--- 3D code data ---
------------------------------------
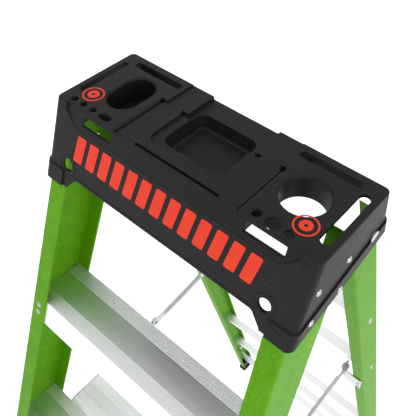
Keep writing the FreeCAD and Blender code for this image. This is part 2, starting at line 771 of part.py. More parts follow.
def soft_pocket(x0, x1, y0, y1, top, bottom, corner, draft, floor_round):
    """A tray-shaped cutter with drafted sides and a rounded floor."""
    upper = [at(x0, y0, top), at(x1, y0, top), at(x1, y1, top), at(x0, y1, top)]
    lower = [at(x0 + draft, y0 + draft, bottom), at(x1 - draft, y0 + draft, bottom),
             at(x1 - draft, y1 - draft, bottom), at(x0 + draft, y1 - draft, bottom)]
    body = Part.makeLoft([rounded(upper, corner), rounded(lower, corner - draft / 2)], True)
    floor_edges = [edge for edge in body.Edges
                   if abs(edge.BoundBox.ZMax - (CAP_TOP - bottom)) < 0.01]
    return body.makeFillet(floor_round, floor_edges)


def obround(x, y, radius, reach, top, bottom, axis="y"):
    """A cutter with round ends: reach is how far each end's centre is from the middle."""
    dx, dy = (reach, 0) if axis == "x" else (0, reach)
    shapes = [rod(at(x - dx, y - dy, bottom), at(x - dx, y - dy, top), radius),
              rod(at(x + dx, y + dy, bottom), at(x + dx, y + dy, top), radius)]
    if axis == "x":
        shapes.append(box(x - reach, x + reach, y - radius, y + radius, top, bottom))
    else:
        shapes.append(box(x - radius, x + radius, y - reach, y + reach, top, bottom))
    return fuse(shapes)


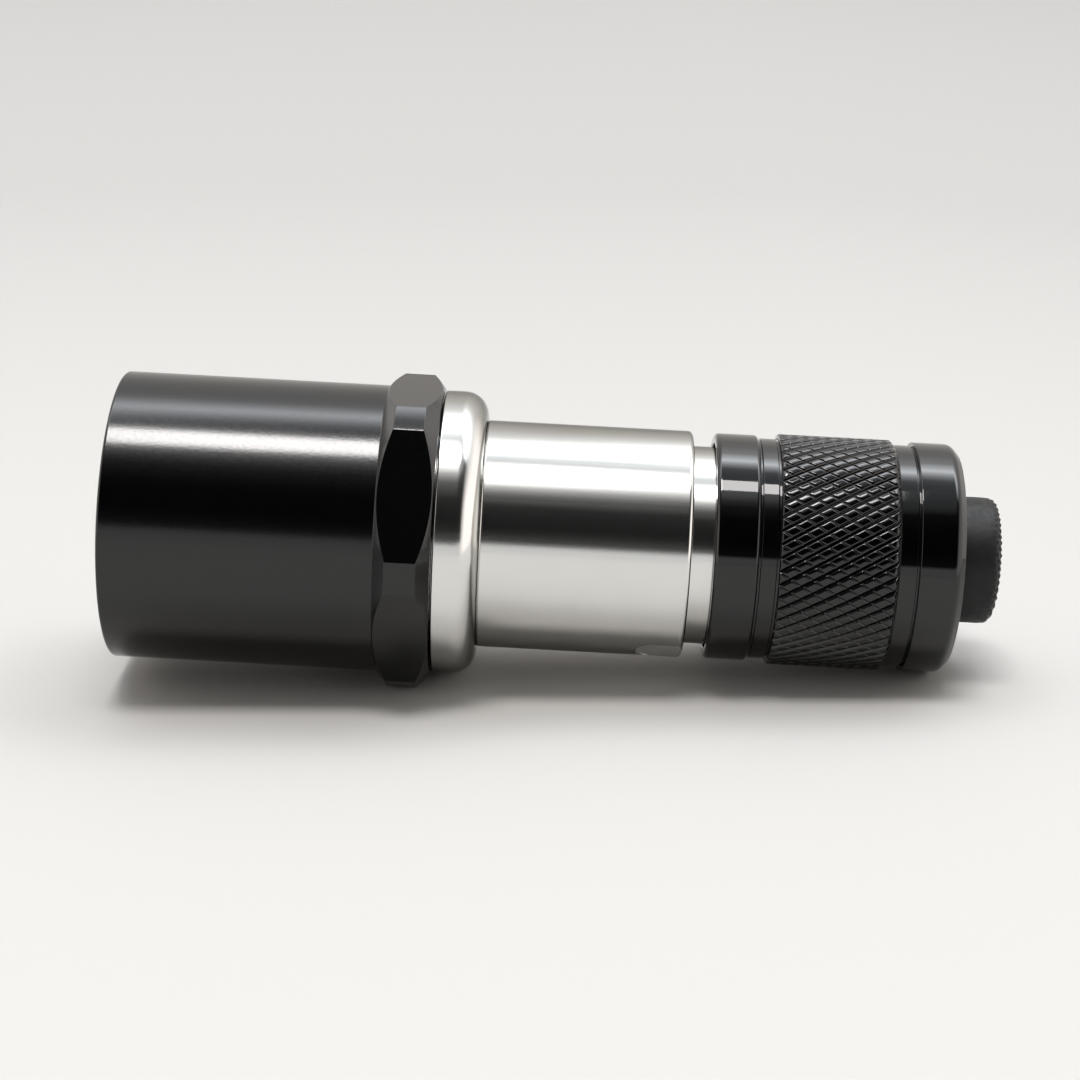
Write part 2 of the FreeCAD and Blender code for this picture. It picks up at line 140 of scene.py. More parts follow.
# Tail cap
CAP_FRONT = 65.8
CAP_BORE_R = 11.5
RING_ONE_R = 12.65
RING_ONE_REAR = 70.58
GROOVE_R = 12.1
RING_TWO_FRONT = 70.83
RING_TWO_R = 12.33
RING_TWO_REAR = 72.56
RING_THREE_R = 12.4
RING_THREE_REAR = 87.59
RING_FOUR_FRONT = 87.84
RING_FOUR_R = 12.8
CAP_REAR = 92.74
CAP_CHAMFER = 0.85
CAP_CORNER = 1.1
CAP_HOLE_R = 7.35
CAP_CAVITY_R = 9.6
CAP_LEDGE = 79.6
CAP_FLOOR = 89.4

# Rubber boot, with a flatter dome than in CAD and a field of small bumps over its end
BOOT_END = 97.9
BOOT_R = 7.05
BOOT_CORNER = 1.1
BOOT_DOME = 0.2
BOOT_FLANGE_R = 9.4
BOOT_FLANGE_FRONT = 88.2
BOOT_WALL_R = 5.7
BOOT_WALL_TIP_R = 5.5
BOOT_WALL_TAPER = 92.0
BOOT_CEILING = 95.6
BOOT_POST_FRONT = 90.3
BOOT_POST_R = 2.4
BOOT_WALL_STEPS = 12
BUMP_PITCH = 0.82
BUMP_HEIGHT = 0.15
BUMP_STEP = 0.09
BUMP_EDGE = 7.4
BUMP_FADE = 0.5
BUMP_SHARPNESS = 1.3

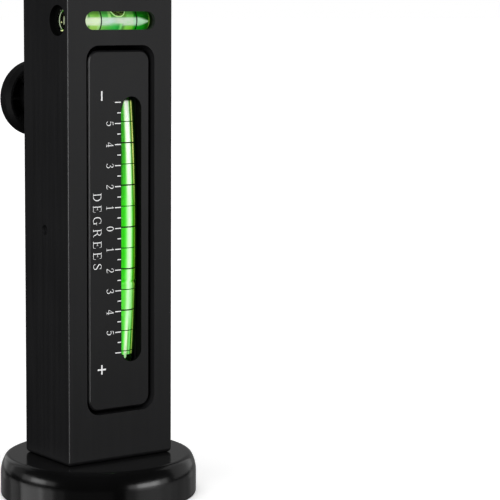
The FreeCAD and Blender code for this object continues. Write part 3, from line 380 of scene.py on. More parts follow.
CROSS = cross_liquid("cross_liquid")
PLUG = plain("vial_plug", (0.014, 0.065, 0.004), 0.18, spec=0.5, scale=600)
DARK_PLUG = plain("cross_plug_dark", (0.010, 0.014, 0.002), 0.06, spec=0.5, scale=600)
# painted highlight: a pale green-grey for the ring that stands for the glint round the short vial's mouth
LIP_GLINT = plain("lip_painted_glint", (0.028, 0.034, 0.024), 0.5, spec=0.3, scale=3000)
# painted shade: near-black for the films put over walls that lie in shade
SHADE_FILM = plain("painted_shade_film", (0.0010, 0.0011, 0.0010), 0.7, spec=0.05, scale=2500)
STRIP = plain("reflector_white", (0.74, 0.76, 0.70), 0.6, scale=900)
INK = ink("scale_ink", (0.53, 0.53, 0.53))
RING = plain("ring_black", (0.004, 0.012, 0.003), 0.5, spec=0.1, scale=2500)
RING_THIN = plain("ring_green", (0.010, 0.16, 0.004), 0.5, spec=0.1, scale=2500)


def dress(material, *names):
    for name in names:
        o = nodes[name]
        o.data.materials.clear()
        o.data.materials.append(material)


dress(BAR, "body_bar")
dress(ROCK, "rocker_housing")
dress(COVER, "rocker_cover_upper", "rocker_cover_lower")
dress(CUP, "base_cup")
dress(KNOB, "knob_head")
dress(CAP, "knob_cap")
dress(BRASS, "adjuster_barrel", "knob_insert")
dress(BRONZE, "pivot_bushes")
dress(ZINC, "spring_washer", "screw_foot", "cover_screws", "base_screw")
dress(STUD, "knob_stud")
dress(HARD, "thrust_button")
dress(WIRE, "knob_spring", "return_spring")
dress(DARK, "pivot_pin", "base_dowels")
dress(FERRITE, "magnet_ring")
dress(RESIN, "magnet_potting")
dress(ACRYLIC, "camber_vial_tube", "cross_vial_tube")
dress(LIQUID, "camber_vial_fluid")
dress(CROSS, "cross_vial_fluid")
dress(PLUG, "camber_vial_plugs")
dress(DARK_PLUG, "cross_vial_plug")
dress(STRIP, "vial_reflector_strip")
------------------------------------
Extract the data exactly as given.

--- ANSWER TO THIS EXERCISE ---
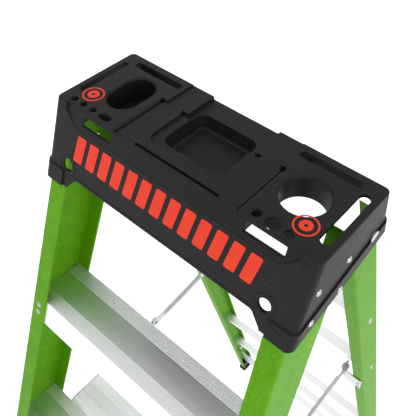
Keep writing the FreeCAD and Blender code for this image. This is part 2, starting at line 771 of part.py. More parts follow.
def soft_pocket(x0, x1, y0, y1, top, bottom, corner, draft, floor_round):
    """A tray-shaped cutter with drafted sides and a rounded floor."""
    upper = [at(x0, y0, top), at(x1, y0, top), at(x1, y1, top), at(x0, y1, top)]
    lower = [at(x0 + draft, y0 + draft, bottom), at(x1 - draft, y0 + draft, bottom),
             at(x1 - draft, y1 - draft, bottom), at(x0 + draft, y1 - draft, bottom)]
    body = Part.makeLoft([rounded(upper, corner), rounded(lower, corner - draft / 2)], True)
    floor_edges = [edge for edge in body.Edges
                   if abs(edge.BoundBox.ZMax - (CAP_TOP - bottom)) < 0.01]
    return body.makeFillet(floor_round, floor_edges)


def obround(x, y, radius, reach, top, bottom, axis="y"):
    """A cutter with round ends: reach is how far each end's centre is from the middle."""
    dx, dy = (reach, 0) if axis == "x" else (0, reach)
    shapes = [rod(at(x - dx, y - dy, bottom), at(x - dx, y - dy, top), radius),
              rod(at(x + dx, y + dy, bottom), at(x + dx, y + dy, top), radius)]
    if axis == "x":
        shapes.append(box(x - reach, x + reach, y - radius, y + radius, top, bottom))
    else:
        shapes.append(box(x - radius, x + radius, y - reach, y + reach, top, bottom))
    return fuse(shapes)


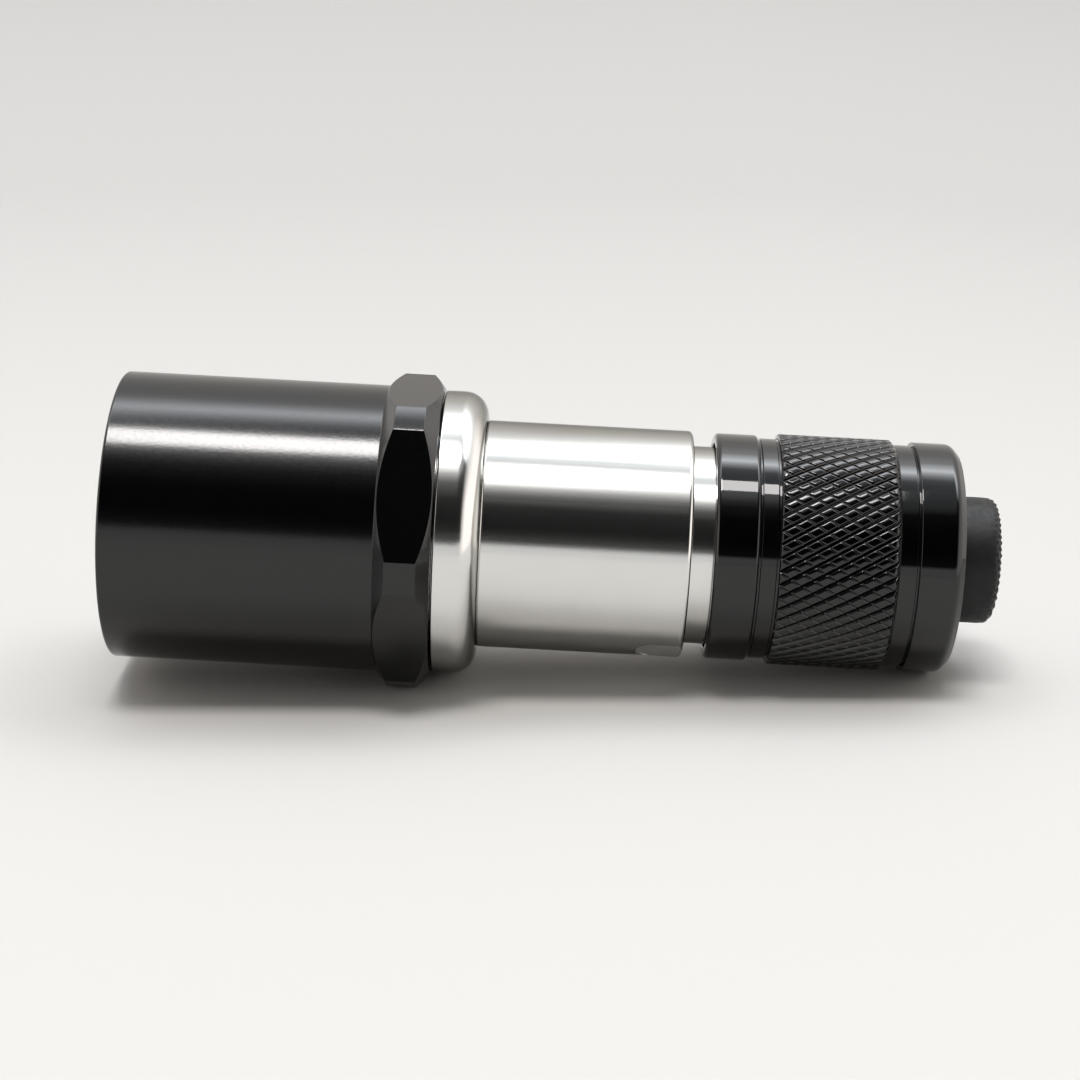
Write part 2 of the FreeCAD and Blender code for this picture. It picks up at line 140 of scene.py. More parts follow.
# Tail cap
CAP_FRONT = 65.8
CAP_BORE_R = 11.5
RING_ONE_R = 12.65
RING_ONE_REAR = 70.58
GROOVE_R = 12.1
RING_TWO_FRONT = 70.83
RING_TWO_R = 12.33
RING_TWO_REAR = 72.56
RING_THREE_R = 12.4
RING_THREE_REAR = 87.59
RING_FOUR_FRONT = 87.84
RING_FOUR_R = 12.8
CAP_REAR = 92.74
CAP_CHAMFER = 0.85
CAP_CORNER = 1.1
CAP_HOLE_R = 7.35
CAP_CAVITY_R = 9.6
CAP_LEDGE = 79.6
CAP_FLOOR = 89.4

# Rubber boot, with a flatter dome than in CAD and a field of small bumps over its end
BOOT_END = 97.9
BOOT_R = 7.05
BOOT_CORNER = 1.1
BOOT_DOME = 0.2
BOOT_FLANGE_R = 9.4
BOOT_FLANGE_FRONT = 88.2
BOOT_WALL_R = 5.7
BOOT_WALL_TIP_R = 5.5
BOOT_WALL_TAPER = 92.0
BOOT_CEILING = 95.6
BOOT_POST_FRONT = 90.3
BOOT_POST_R = 2.4
BOOT_WALL_STEPS = 12
BUMP_PITCH = 0.82
BUMP_HEIGHT = 0.15
BUMP_STEP = 0.09
BUMP_EDGE = 7.4
BUMP_FADE = 0.5
BUMP_SHARPNESS = 1.3

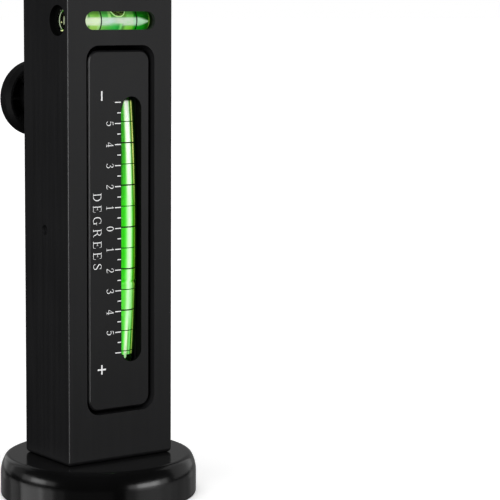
The FreeCAD and Blender code for this object continues. Write part 3, from line 380 of scene.py on. More parts follow.
CROSS = cross_liquid("cross_liquid")
PLUG = plain("vial_plug", (0.014, 0.065, 0.004), 0.18, spec=0.5, scale=600)
DARK_PLUG = plain("cross_plug_dark", (0.010, 0.014, 0.002), 0.06, spec=0.5, scale=600)
# painted highlight: a pale green-grey for the ring that stands for the glint round the short vial's mouth
LIP_GLINT = plain("lip_painted_glint", (0.028, 0.034, 0.024), 0.5, spec=0.3, scale=3000)
# painted shade: near-black for the films put over walls that lie in shade
SHADE_FILM = plain("painted_shade_film", (0.0010, 0.0011, 0.0010), 0.7, spec=0.05, scale=2500)
STRIP = plain("reflector_white", (0.74, 0.76, 0.70), 0.6, scale=900)
INK = ink("scale_ink", (0.53, 0.53, 0.53))
RING = plain("ring_black", (0.004, 0.012, 0.003), 0.5, spec=0.1, scale=2500)
RING_THIN = plain("ring_green", (0.010, 0.16, 0.004), 0.5, spec=0.1, scale=2500)


def dress(material, *names):
    for name in names:
        o = nodes[name]
        o.data.materials.clear()
        o.data.materials.append(material)


dress(BAR, "body_bar")
dress(ROCK, "rocker_housing")
dress(COVER, "rocker_cover_upper", "rocker_cover_lower")
dress(CUP, "base_cup")
dress(KNOB, "knob_head")
dress(CAP, "knob_cap")
dress(BRASS, "adjuster_barrel", "knob_insert")
dress(BRONZE, "pivot_bushes")
dress(ZINC, "spring_washer", "screw_foot", "cover_screws", "base_screw")
dress(STUD, "knob_stud")
dress(HARD, "thrust_button")
dress(WIRE, "knob_spring", "return_spring")
dress(DARK, "pivot_pin", "base_dowels")
dress(FERRITE, "magnet_ring")
dress(RESIN, "magnet_potting")
dress(ACRYLIC, "camber_vial_tube", "cross_vial_tube")
dress(LIQUID, "camber_vial_fluid")
dress(CROSS, "cross_vial_fluid")
dress(PLUG, "camber_vial_plugs")
dress(DARK_PLUG, "cross_vial_plug")
dress(STRIP, "vial_reflector_strip")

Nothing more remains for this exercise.